En la Nueva York de finales del siglo XIX, no bastaba con ser rico. Podías construir la casa más imponente de la Quinta Avenida, adornar tus techos con frescos italianos y traer mármol de Carrara en barco privado, y aún así… seguir siendo considerado un intruso. Un parvenu. Un advenedizo sin linaje.
Eso es lo que retrata con una precisión casi quirúrgica la serie The Gilded Age de HBO: el momento en que el viejo orden social comenzó a tambalearse frente al embate de una nueva clase de millonarios hechos a sí mismos. Una época en la que los apellidos pesaban más que las fortunas, y donde el acceso no se ganaba con dinero, sino con narrativa.
Porque en ese mundo —y también en el nuestro— la riqueza sin historia no vale. Y el poder sin símbolos compartidos no trasciende.
La familia Russell, protagonista de la serie, representa a ese nuevo dinero que llegó con locomotoras, acero, carbón y una ambición brutal. George Russell tiene el músculo económico. Bertha, su esposa, la mirada afilada: sabe que si no son aceptados por la élite social —esa élite representada por las Agnes van Rhijn, descendientes de los fundadores, dueños de la memoria institucional de la ciudad— su imperio será tan grande como frágil. Su riqueza, tan visible como vacía.
Y es ahí donde comienza la verdadera batalla: no por las casas, no por las joyas, sino por el relato. Por entrar en la historia. Por ser reconocidos como parte del “nosotros”.
Los viejos ricos no desprecian a los nuevos por envidia. Los desprecian porque no hablan el mismo idioma simbólico. No conocen los códigos, los rituales, las alianzas invisibles que sostienen al verdadero poder. No saben cómo vestirse “sin parecer ostentosos”. No entienden que la pertenencia no se grita: se hereda, se susurra, se reconoce por signos sutiles como una flor en la solapa, una donación silenciosa o un apellido en la placa de un museo.
Lo fascinante de The Gilded Age no es solo su vestuario o dirección de arte, sino su valor como espejo. Porque lo que muestra no es una lucha de clases pasada, sino un patrón que se repite.
Hoy también vemos marcas que, como los Russell, tienen poder económico, pero carecen de narrativa. Tienen followers, presupuesto de pauta, ubicaciones premium… pero no han construido una historia que inspire pertenencia. No han sido legitimadas por la tribu que realmente importa. Son visibles, pero no deseadas. Existen, pero no trascienden.
Y lo más irónico es que los gigantes industriales de aquella época entendieron algo que muchas marcas actuales parecen haber olvidado: que si quieres durar, necesitas más que producto. Necesitas mitología.
Por eso, los Rockefeller y los Carnegie financiaron bibliotecas, universidades, fundaciones.

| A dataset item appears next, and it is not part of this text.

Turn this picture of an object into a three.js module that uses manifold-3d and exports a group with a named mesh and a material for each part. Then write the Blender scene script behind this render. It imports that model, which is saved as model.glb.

No solo para lavar su imagen, sino para escribir su lugar en la historia. Para dejar de ser intrusos con dinero y convertirse en referentes culturales. En arquitectos del imaginario colectivo.
Esa transición no fue rápida ni gratuita. Requirió tiempo, símbolos, repeticiones. Y esa es, justamente, la esencia del Método FAN:
Crear frecuencia significativa (ritual).
Acumular valor simbólico (estatus, comunidad, legado).
Sostener una narrativa coherente (causa, linaje, propósito).
Los Russell de hoy son marcas que todavía creen que basta con un presupuesto para entrar en la conversación. Los Van Rhijn son aquellas marcas que han logrado convertir su historia en territorio sagrado: Hermès, Patek Philippe, Ferrari, incluso ciertas casas editoriales. Marcas que ya no compiten por volumen, sino por pertenencia.
Si hasta los fundadores del capitalismo moderno entendieron que el dinero no era suficiente, ¿por qué tantas marcas hoy insisten en pensar que sí?
¿Por qué siguen apostando por gritar en vez de construir linaje? ¿Por qué prefieren invadir en vez de seducir? ¿Por qué buscan clientes cuando lo que necesitan son creyentes?
The Gilded Age no es solo una serie de época. Es una advertencia: el acceso sin narrativa es efímero. el poder sin símbolos, débil. y el lujo sin pertenencia… solo ruido.
¿Quieres construir una marca con dinero? Puedes empezar mañana. ¿Quieres construir una marca con legado? Entonces necesitas algo más: frecuencia, acumulación y una historia que haga que la gente quiera —no comprarte— sino pertenecer a lo que representas.
Y eso, como en la Edad Dorada… sigue sin estar en venta.